DIRECTION
Could you write out the opening lines of the data, word for word, stopping after the line that contains "seam_points: int = 120"?

RECORD SET
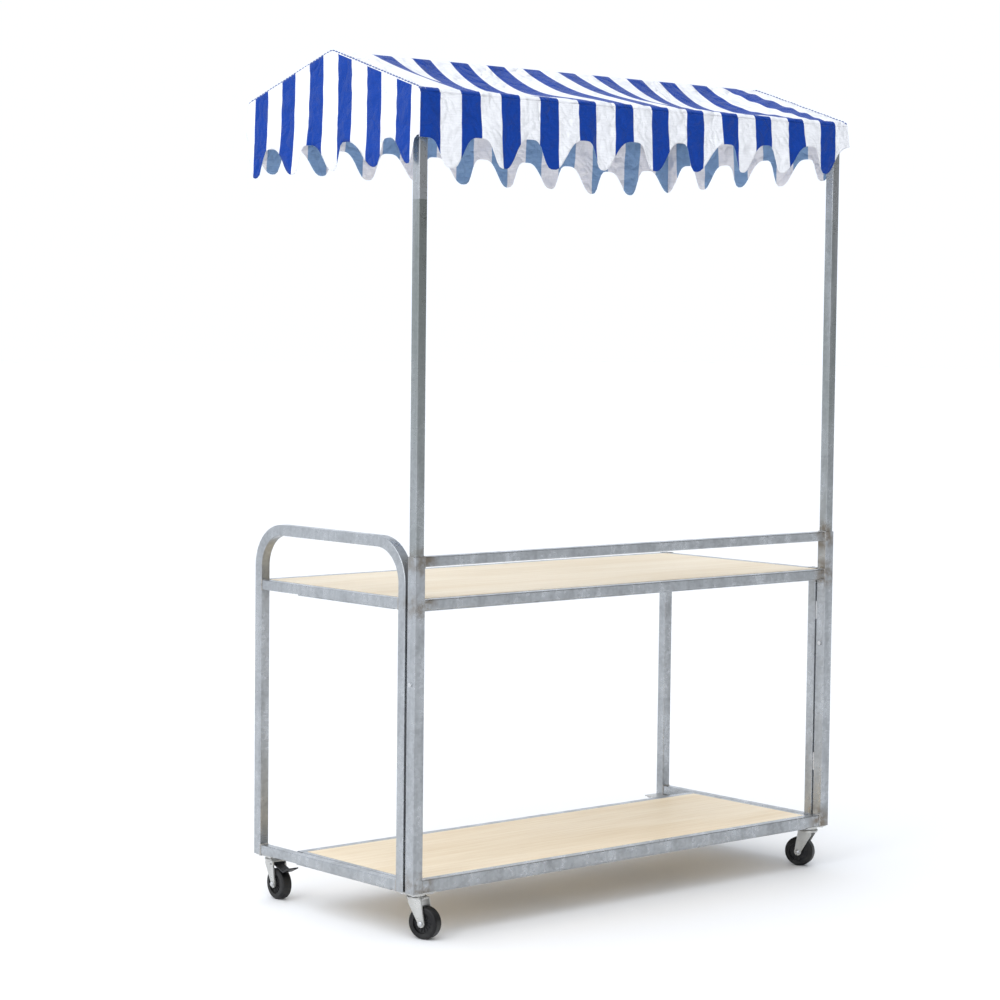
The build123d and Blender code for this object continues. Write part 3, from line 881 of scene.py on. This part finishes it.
@dataclass
class CanopyCover:
    """The striped cover: a sagging gable roof with gable ends and scalloped valances."""

    workshop: Workshop
    repeater: Repeater
    thickness: float = 0.8 * MM
    rest_gap: float = 1.2 * MM
    fold_radius: float = 7 * MM
    sag: float = 20 * MM
    sag_swing: float = 9 * MM
    flare: float = 4 * MM
    columns: int = 190
    rows_across: int = 84
    rows_down: int = 22
    stripe_pair: float = 102.4 * MM
    gable_pair: float = 93.5 * MM
    roof_pair: float = 100 * MM
    roof_start: float = 99 * MM
    edge_margin: float = 0.015
    gable_start: float = 25 * MM
    piping_inset: float = 3 * MM
    stitch_inset: float = 16 * MM
    seam_points: int = 120

    def __post_init__(self) -> None:
        """Take the sizes of the cover from the CAD model."""
        low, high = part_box("canopy_valances")
        rail_low, rail_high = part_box("ridge_rail")
        self.half_x = (high[0] - low[0]) / 2
        self.mid_y = (low[1] + high[1]) / 2
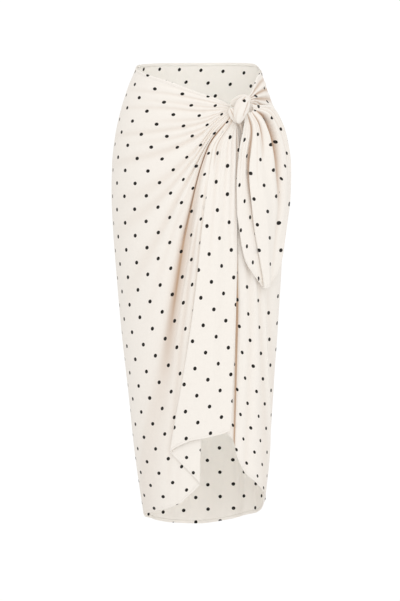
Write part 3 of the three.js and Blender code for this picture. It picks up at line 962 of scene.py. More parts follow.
@dataclass
class Panel:
    """A panel of cloth on a grid of points, with the layout of its print."""

    name: str
    node: str
    form: WornForm = field(default_factory=WornForm)
    points: np.ndarray | None = None
    prints: np.ndarray | None = None
    folds: np.ndarray | None = None
    layouts: np.ndarray | None = None
    choice: np.ndarray | None = None

    def follow(self, layouts: list[np.ndarray], choice: np.ndarray) -> None:
        """Lays the print out by several plans, one for each part of the panel.

        Args:
            layouts: Places in the print of every point, for each plan.
            choice: The number of the plan that each point follows.
        """
        self.layouts, self.choice = np.stack(layouts), choice
        self.prints = np.take_along_axis(self.layouts, choice[None, ..., None], axis=0)[0]

    def corner_prints(self, faces: np.ndarray) -> np.ndarray:
        """Places in the print of each face's corners, by the one plan that the face follows."""
        plan = self.choice[:-1, :-1].reshape(-1, 1)
        return self.layouts.reshape(len(self.layouts), -1, 2)[plan, faces]

    def build(self, finish: bpy.types.Material) -> bpy.types.Object:
        """Makes the thin shell of the panel and dresses it.

        Args:
            finish: The cloth's material.

        Returns:
            The piece.
        """
        long, wide = self.points.shape[:2]
        faces = grid_faces(wide, long)
        piece = make_mesh(self.name, self.points, faces, self.corner_prints(faces), self.folds)
        shell = piece.modifiers.new("thickness", "SOLIDIFY")
        shell.thickness = CLOTH * MM
        shell.offset = 0
        piece.data.materials.append(finish)
        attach(piece, "root")
        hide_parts(self.node)
        LOG.info("%s: %d points, %.3f square metres", self.name, len(piece.data.vertices), self.area())
        return piece

    def area(self) -> float:
        """The cloth's area in square metres."""
        across = np.diff(self.points[:-1], axis=1)
        along = np.diff(self.points[:, :-1], axis=0)
        return float(np.linalg.norm(np.cross(across, along), axis=-1).sum()) * MM * MM

    def squeezed(self, girth: np.ndarray) -> np.ndarray:
        """Places round the form, moved along each row as the folds take up cloth.

        Args:
            girth: Millimetres round the form of each point.

        Returns:
            The same, with the cloth's own length inside each fold.
        """
        step = np.linalg.norm(np.diff(self.points, axis=1), axis=-1)
        plain = np.abs(np.diff(girth, axis=1))
        rise = np.sqrt(np.maximum(step ** 2 - np.diff(self.points[..., 2], axis=1) ** 2, 0))
        extra = np.clip(rise - plain, 0, 1.5 * plain + 0.2)
        own = np.concatenate([np.zeros((len(girth), 1)), np.cumsum(extra, axis=1)], axis=1)
        kernel = np.hanning(2 * TREND + 3)[1:-1]
        kernel /= kernel.sum()
        padded = np.pad(own, ((0, 0), (TREND, TREND)), mode="reflect", reflect_type="odd")
        trend = np.stack([np.convolve(row, kernel, mode="valid") for row in padded])
        direction = np.sign(np.gradient(girth, axis=1))
        return girth + direction * (own - trend)


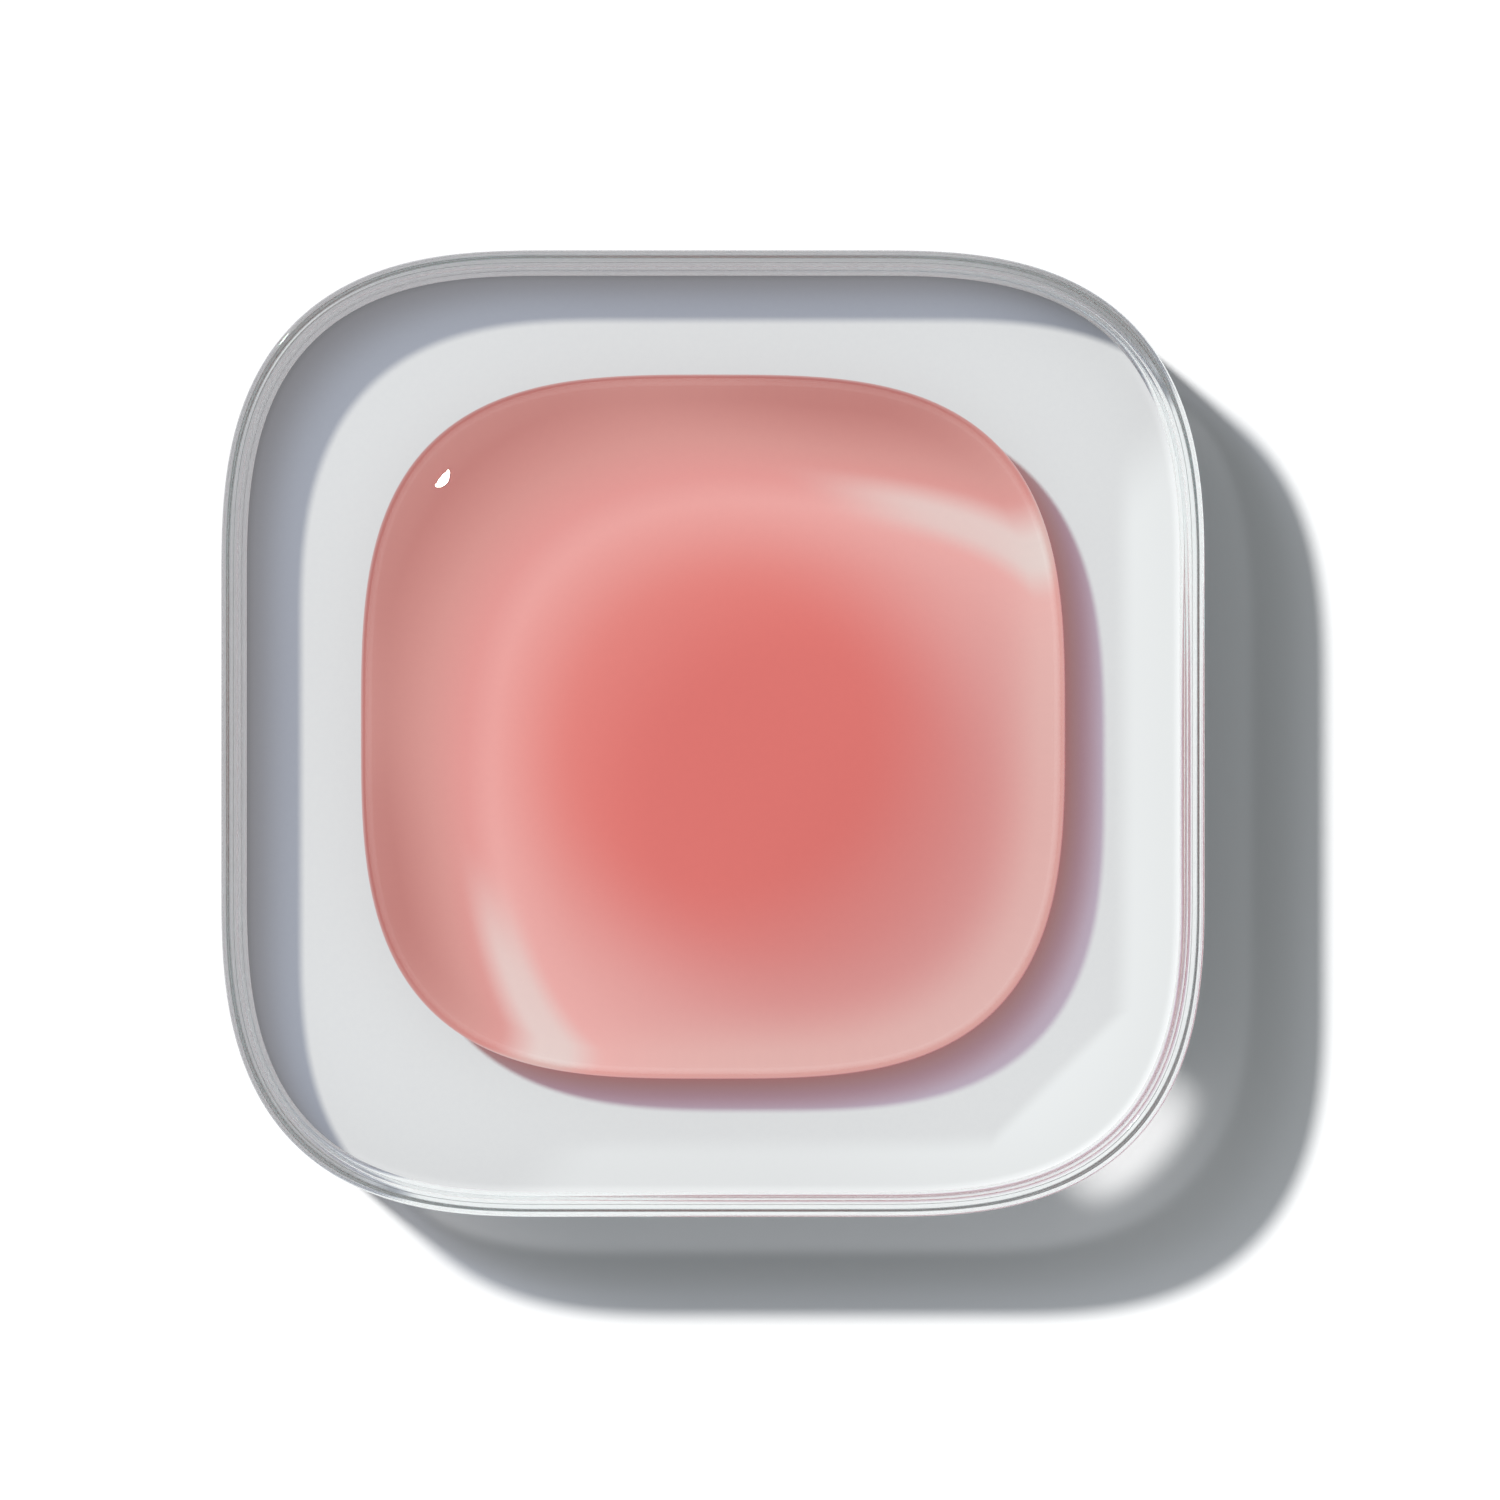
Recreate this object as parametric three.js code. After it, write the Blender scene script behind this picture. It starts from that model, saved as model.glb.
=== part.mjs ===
// A small clear dappen dish with a soft square outline, and the domed portion of gel that rests in it.
// Millimetres, +Z up, +X along the wider side. The origin is the centre of the face that the dish stands on.
import * as THREE from "three";
import { mergeVertices } from "three/addons/utils/BufferGeometryUtils.js";

// ---- Driving dimensions of the dish ----
const dishWidth = 64.0; // outside, along X
const dishDepth = 62.9; // outside, along Y
const dishHeight = 16.7; // from the table to the top of the lip
const floorThickness = 9.0; // solid base under the well
const wallThickness = 1.1;
const cornerReach = 21.5; // how far each corner curve runs along its two sides
const cornerPower = 2.78; // 2 is a round corner, and higher is squarer
const baseEdgeRadius = 0.5; // outside edge between the wall and the underside
const lipEdgeRadius = 0.3; // both edges of the flat lip
const wellFootRadius = 0.7; // inside corner between the floor and the wall

// ---- Driving dimensions of the gel dome ----
const sideMoat = 7.9; // free floor between the dome's girth and the wall, left and right
const backMoat = 6.9; // the same at the back
const frontMoat = 7.8; // and at the front
const restGap = 0.3; // clearance under the dome, so that the two solids share no face
const domeHeight = 9.5; // underside to crown
const girthHeight = 4.2; // height of the widest section above the underside
const footInset = 1.2; // how far the underside stands in from the girth
const shoulderRadius = 2.6; // edge that turns from the girth towards the crown
const shoulderTilt = THREE.MathUtils.degToRad(17); // slope where the shoulder meets the crown
const girthPower = 3.17; // squareness of the widest section
const crownPower = 2; // the sections end as a circle at the crown

// ---- Mesh fineness ----
const ringSteps = 96; // a multiple of 4, so that the mesh is alike in all four quarters
const edgeSteps = 3; // steps in each small rounded edge
const footSteps = 4; // steps in the dome's tucked-in foot
const shoulderSteps = 5;
const crownSteps = 7;

const quarterTurn = Math.PI / 2;
const joined = 1e-6; // ends closer than this count as one point

/** One corner of an outline: a quarter of a superellipse, from an angle of quarter times 90 degrees. */
class CornerCurve extends THREE.Curve {
  constructor(centre, reach, power, quarter) {
    super();
    this.centre = centre;
    this.reach = reach;
    this.power = power;
    this.start = quarter * quarterTurn;
  }

  getPoint(t, target = new THREE.Vector2()) {
    const angle = this.start + t * quarterTurn;
    const swell = (ratio) => Math.sign(ratio) * Math.abs(ratio) ** (2 / this.power);
    const offset = new THREE.Vector2(swell(Math.cos(angle)), swell(Math.sin(angle)));
    return target.copy(offset).multiply(this.reach).add(this.centre);
  }
}

/** A closed soft square, counterclockwise from the middle of its +X side. */
function softSquare(half, reach, power) {
  const outline = new THREE.CurvePath();
  const middleOfSide = (quarter) => {
    const angle = quarter * quarterTurn;
    return new THREE.Vector2(Math.cos(angle), Math.sin(angle)).multiply(half);
  };
  for (let quarter = 0; quarter < 4; quarter += 1) {
    const diagonal = (quarter + 0.5) * quarterTurn;
    const signs = new THREE.Vector2(Math.sign(Math.cos(diagonal)), Math.sign(Math.sin(diagonal)));
    const centre = half.clone().sub(reach).multiply(signs);
    const corner = new CornerCurve(centre, reach, power, quarter);
    const before = new THREE.LineCurve(middleOfSide(quarter), corner.getPoint(0));
    const after = new THREE.LineCurve(corner.getPoint(1), middleOfSide(quarter + 1));
    for (const piece of [before, corner, after]) {
      if (piece.getLength() > joined) {
        outline.add(piece);
      }
    }
  }
  return outline;
}

/** Points along an outline, moved straight in from it by the inset. */
function insetRing(outline, inset) {
  return Array.from({ length: ringSteps }, (_, step) => {
    const t = step / ringSteps;
    const tangent = outline.getTangent(t);
    const inward = new THREE.Vector2(-tangent.y, tangent.x);
    return outline.getPoint(t).addScaledVector(inward, inset);
  });
}

/**
 * A closed solid from level rings, listed from the underside's middle, out, up and back to the top's middle.
 * It is a lathe whose circles are each moved onto their ring, and its first and last rings are single points.
 */
function solidFromRings(rings) {
  const profile = rings.map((ring) => new THREE.Vector2(1, ring.height));
  const solid = new THREE.LatheGeometry(profile, ringSteps);
  const position = solid.getAttribute("position");
  for (let step = 0; step <= ringSteps; step += 1) {
    rings.forEach((ring, level) => {
      const point = ring.points[step % ringSteps];
      position.setXYZ(step * rings.length + level, point.x, point.y, ring.height);
    });
  }
  solid.deleteAttribute("uv");
  solid.deleteAttribute("normal");
  const closed = mergeVertices(solid);
  closed.computeVertexNormals();
  return closed;
}

/** A ring shrunk to one point on the middle line. */
function middlePoint(centre, height) {
  return { points: Array(ringSteps).fill(centre), height };
}

/** Points along a rounded edge. The angle is 0 towards the outline, and a quarter turn at the top. */
function roundedEdge(centre, radius, from, to, steps) {
  return Array.from({ length: steps + 1 }, (_, step) => {
    const angle = from + ((to - from) * step) / steps;
    return {
      inset: centre.inset - radius.across * Math.cos(angle),
      height: centre.height + radius.up * Math.sin(angle),
    };
  });
}

/** An edge that is a part of a circle. */
function evenRadius(radius) {
  return { across: radius, up: radius };
}

/** The one-piece dish: thick base, thin upright wall and flat lip with two small rounded edges. */
function buildDish() {
  const half = new THREE.Vector2(dishWidth / 2, dishDepth / 2);
  const reach = new THREE.Vector2(cornerReach, cornerReach);
  const outline = softSquare(half, reach, cornerPower);
  const middle = new THREE.Vector2(0, 0);
  const lipLevel = dishHeight - lipEdgeRadius;
  const baseEdge = roundedEdge(
    { inset: baseEdgeRadius, height: baseEdgeRadius },
    evenRadius(baseEdgeRadius), -quarterTurn, 0, edgeSteps,
  );
  const outerLipEdge = roundedEdge(
    { inset: lipEdgeRadius, height: lipLevel },
    evenRadius(lipEdgeRadius), 0, quarterTurn, edgeSteps,
  );
  const innerLipEdge = roundedEdge(
    { inset: wallThickness - lipEdgeRadius, height: lipLevel },
    evenRadius(lipEdgeRadius), quarterTurn, 2 * quarterTurn, edgeSteps,
  );
  const wellFoot = roundedEdge(
    { inset: wallThickness + wellFootRadius, height: floorThickness + wellFootRadius },
    evenRadius(wellFootRadius), 0, -quarterTurn, edgeSteps,
  );
  const section = [...baseEdge, ...outerLipEdge, ...innerLipEdge, ...wellFoot];
  return solidFromRings([
    middlePoint(middle, 0),
    ...section.map(({ inset, height }) => ({ points: insetRing(outline, inset), height })),
    middlePoint(middle, floorThickness),
  ]);
}

/** The gel dome: flat underside, tucked-in foot, rounded shoulder and a low crown. */
function buildDome() {
  const half = new THREE.Vector2(
    dishWidth / 2 - wallThickness - sideMoat,
    (dishDepth - backMoat - frontMoat) / 2 - wallThickness,
  );
  const centre = new THREE.Vector2(0, (frontMoat - backMoat) / 2);
  const underside = floorThickness + restGap;
  const girth = underside + girthHeight;
  const crown = underside + domeHeight;

  const foot = roundedEdge(
    { inset: footInset, height: girth },
    { across: footInset, up: girthHeight }, -quarterTurn, 0, footSteps,
  );
  const shoulder = roundedEdge(
    { inset: shoulderRadius, height: girth },
    evenRadius(shoulderRadius), 0, quarterTurn - shoulderTilt, shoulderSteps,
  );
  // The crown falls from its middle by a power of the distance, and leaves the shoulder at the same slope.
  const shoulderEnd = shoulder.at(-1);
  const crownRadius = half.x - shoulderEnd.inset;
  const crownRise = crown - shoulderEnd.height;
  const fallPower = (Math.tan(shoulderTilt) * crownRadius) / crownRise;
  const crownLevels = Array.from({ length: crownSteps - 1 }, (_, step) => {
    const share = 1 - (step + 1) / crownSteps;
    return {
      inset: half.x - crownRadius * share,
      height: crown - crownRise * share ** fallPower,
    };
  });

  const section = [...foot, ...shoulder.slice(1), ...crownLevels];
  return solidFromRings([
    middlePoint(centre, underside),
    ...section.map(({ inset, height }) => {
      const share = 1 - inset / half.x;
      const size = half.clone().multiplyScalar(share);
      const power = THREE.MathUtils.lerp(crownPower, girthPower, share);
      const points = insetRing(softSquare(size, size, power), 0);
      return { points: points.map((point) => point.add(centre)), height };
    }),
    middlePoint(centre, crown),
  ]);
}

const clearGlass = new THREE.MeshStandardMaterial({
  color: "#e6eaec",
  roughness: 0.03,
  metalness: 0,
  transparent: true,
  opacity: 0.35,
});
const pinkGel = new THREE.MeshStandardMaterial({
  color: "#dc7370",
  roughness: 0.08,
  metalness: 0,
  transparent: true,
  opacity: 0.85,
});

const clearDish = new THREE.Mesh(buildDish(), clearGlass);
clearDish.name = "clear_dish";

const gelDome = new THREE.Mesh(buildDome(), pinkGel);
gelDome.name = "gel_dome";

const dappenDish = new THREE.Group();
dappenDish.add(clearDish, gelDome);

export default dappenDish;
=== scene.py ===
"""A small clear dappen dish and the dome of pink gel that rests in it.

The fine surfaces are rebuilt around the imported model, each in the place of its own faceted node.
Run as a script, it makes every piece, the materials, the stage and the camera.
"""

import math

import bmesh
import bpy
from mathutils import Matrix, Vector


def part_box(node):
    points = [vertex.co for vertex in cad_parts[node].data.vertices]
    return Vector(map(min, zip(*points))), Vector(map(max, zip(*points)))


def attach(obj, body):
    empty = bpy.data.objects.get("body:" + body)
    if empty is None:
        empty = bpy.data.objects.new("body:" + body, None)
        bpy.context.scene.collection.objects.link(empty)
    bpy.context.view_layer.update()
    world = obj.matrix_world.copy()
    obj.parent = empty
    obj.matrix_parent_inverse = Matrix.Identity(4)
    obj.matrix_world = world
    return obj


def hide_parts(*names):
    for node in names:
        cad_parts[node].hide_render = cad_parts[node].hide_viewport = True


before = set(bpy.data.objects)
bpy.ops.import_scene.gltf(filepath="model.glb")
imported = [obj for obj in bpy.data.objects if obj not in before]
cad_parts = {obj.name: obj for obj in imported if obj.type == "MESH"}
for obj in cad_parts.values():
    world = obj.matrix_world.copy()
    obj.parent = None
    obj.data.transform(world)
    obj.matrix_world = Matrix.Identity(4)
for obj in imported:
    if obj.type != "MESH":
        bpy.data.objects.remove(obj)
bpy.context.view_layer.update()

bl_info = {
    "name": "Dappen Dish",
    "version": (1, 0, 0),
    "blender": (4, 5, 0),
    "location": "3D View > Sidebar > Dappen Dish",
    "description": "Builds a clear soft-square dappen dish with a dome of pink gel",
    "category": "Add Mesh",
}

MM = 0.001
TURN = 2 * math.pi
QUARTER = TURN / 4
DISH_LOW, DISH_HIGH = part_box("clear_dish")
DOME_LOW, DOME_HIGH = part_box("gel_dome")

# How finely the pieces are made.
DISH_STEPS = 768
DISH_EDGE_STEPS = 8
GEL_STEPS = 384
GEL_FOOT_STEPS = 16
GEL_SHOULDER_STEPS = 20
GEL_CROWN_STEPS = 40

TABLE_HALF = 1500 * MM
TABLE_GAP = 0.05 * MM  # keeps the underside of the dish and the table apart
CAMERA_PLACE = (2.41 * MM, -1.07 * MM)  # beside the middle of the dish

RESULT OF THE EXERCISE
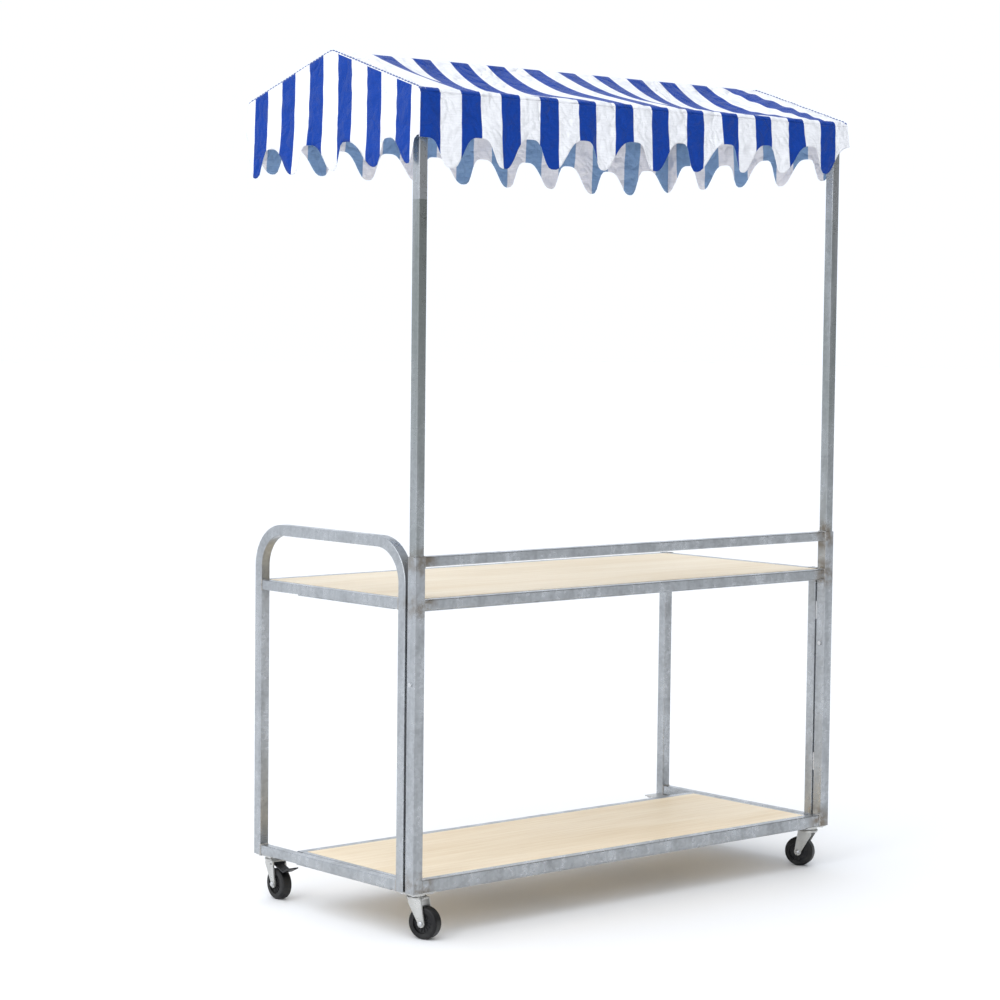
The build123d and Blender code for this object continues. Write part 3, from line 881 of scene.py on. This part finishes it.
@dataclass
class CanopyCover:
    """The striped cover: a sagging gable roof with gable ends and scalloped valances."""

    workshop: Workshop
    repeater: Repeater
    thickness: float = 0.8 * MM
    rest_gap: float = 1.2 * MM
    fold_radius: float = 7 * MM
    sag: float = 20 * MM
    sag_swing: float = 9 * MM
    flare: float = 4 * MM
    columns: int = 190
    rows_across: int = 84
    rows_down: int = 22
    stripe_pair: float = 102.4 * MM
    gable_pair: float = 93.5 * MM
    roof_pair: float = 100 * MM
    roof_start: float = 99 * MM
    edge_margin: float = 0.015
    gable_start: float = 25 * MM
    piping_inset: float = 3 * MM
    stitch_inset: float = 16 * MM
    seam_points: int = 120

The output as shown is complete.